[begin AVAILABLE DATA]

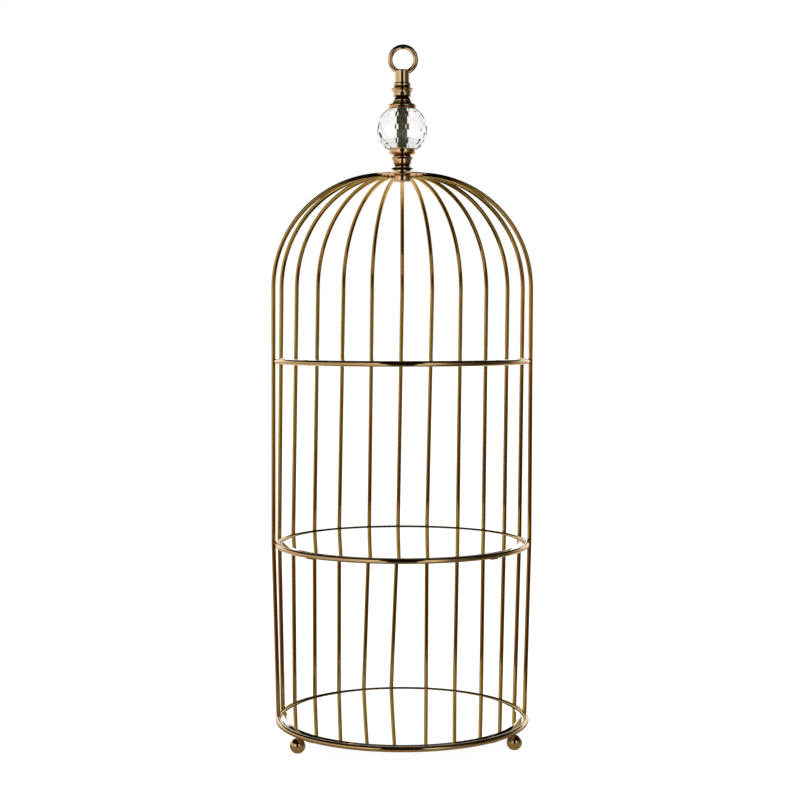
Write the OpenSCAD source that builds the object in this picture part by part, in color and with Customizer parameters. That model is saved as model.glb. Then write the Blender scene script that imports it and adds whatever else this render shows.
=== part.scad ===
// Three-tier birdcage display stand: thirteen brazed wire bars round the back half of three
// mirror-topped rings, a slotted crown disc, and a turned finial with a cut-glass ball and a loop.
// Z is up, the origin is on the floor under the centre, and the open front faces -Y.

/* [Cage] */
// Outside diameter of the tier rings
ring_d = 253; // [200:1:320]
// Thickness of the round rod in the rings
ring_rod_d = 5.2; // [4:0.1:8]
// Thickness of the upright bars
bar_d = 4.2; // [3:0.1:5]
// Angle between neighbouring bars
bar_pitch = 14.5; // [12:0.5:15]
// Height of the middle ring's centre above the floor
middle_height = 192.9; // [150:0.1:240]
// Height of the top ring's centre above the floor
top_height = 374.8; // [300:0.1:460]
// Height where the bars leave their straight run and curve in
spring_height = 447.4; // [370:0.1:560]
// Distance from the stand's axis at which the bars come level under the crown disc
level_r = 16.55; // [14:0.05:19]

/* [Shelves] */
// Thickness of each mirror plate
plate_thickness = 4; // [3:0.5:6]
// Gap between a mirror plate and the ring round it
plate_gap = 1.5; // [0.5:0.1:3]
// How far a plate's face lies below the top of its ring
plate_drop = 0.4; // [0:0.1:1]
// Width of the bevel round a plate
bevel_width = 4; // [1:0.1:6]
// Depth of the bevel round a plate
bevel_depth = 1.1; // [0.4:0.1:1.5]
// Width of each rest tab
tab_width = 9; // [5:0.5:14]
// Thickness of each rest tab
tab_thickness = 1.2; // [1:0.1:2.5]
// How far a rest tab reaches in under its plate
tab_reach = 8; // [4:0.5:14]
// Gap left under a plate that lies on its tabs
seat_gap = 0.05; // [0:0.05:0.5]

/* [Feet] */
// Diameter of each ball foot
foot_d = 15; // [10:0.5:22]

/* [Crown] */
// Diameter of the disc that gathers the bars
crown_d = 49; // [44:0.5:70]
// Thickness of the crown disc
crown_thickness = 1.2; // [0.8:0.1:2]
// Radius at which the bars end in the disc's slots
bar_end_r = 20.5; // [19.5:0.1:21.5]
// Outside diameter of the nut under the disc
nut_d = 17.7; // [12:0.1:24]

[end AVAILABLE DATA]

■ **TASK OBJECTIVE**
Beginning at the first line above, repeat exactly until the line containing "level_r = 16.55; // [14:0.05:19]", which is included.

■ **RESPONSE TO THE TASK**
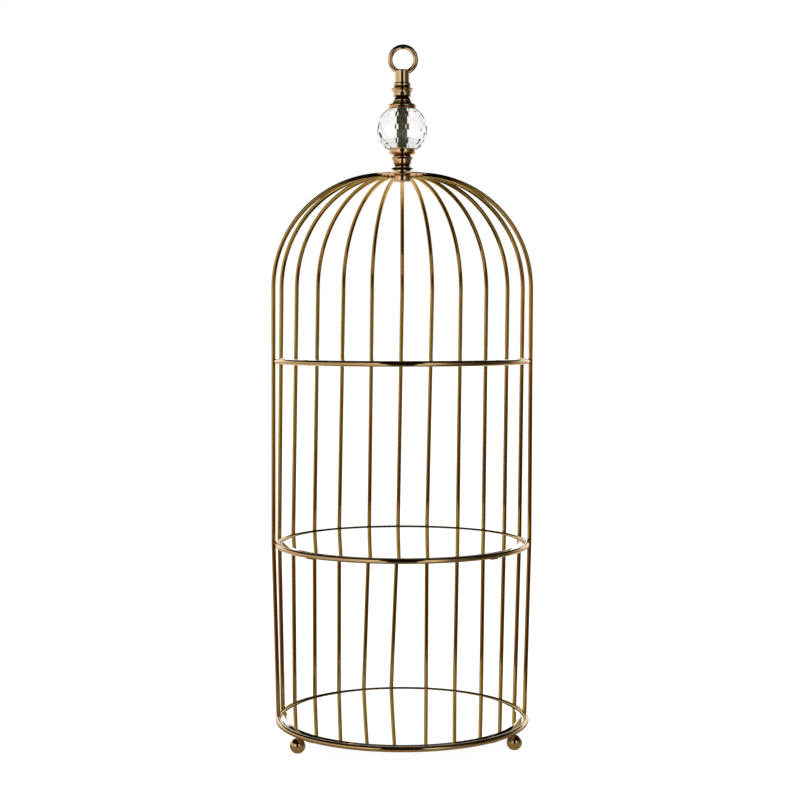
Write the OpenSCAD source that builds the object in this picture part by part, in color and with Customizer parameters. That model is saved as model.glb. Then write the Blender scene script that imports it and adds whatever else this render shows.
=== part.scad ===
// Three-tier birdcage display stand: thirteen brazed wire bars round the back half of three
// mirror-topped rings, a slotted crown disc, and a turned finial with a cut-glass ball and a loop.
// Z is up, the origin is on the floor under the centre, and the open front faces -Y.

/* [Cage] */
// Outside diameter of the tier rings
ring_d = 253; // [200:1:320]
// Thickness of the round rod in the rings
ring_rod_d = 5.2; // [4:0.1:8]
// Thickness of the upright bars
bar_d = 4.2; // [3:0.1:5]
// Angle between neighbouring bars
bar_pitch = 14.5; // [12:0.5:15]
// Height of the middle ring's centre above the floor
middle_height = 192.9; // [150:0.1:240]
// Height of the top ring's centre above the floor
top_height = 374.8; // [300:0.1:460]
// Height where the bars leave their straight run and curve in
spring_height = 447.4; // [370:0.1:560]
// Distance from the stand's axis at which the bars come level under the crown disc
level_r = 16.55; // [14:0.05:19]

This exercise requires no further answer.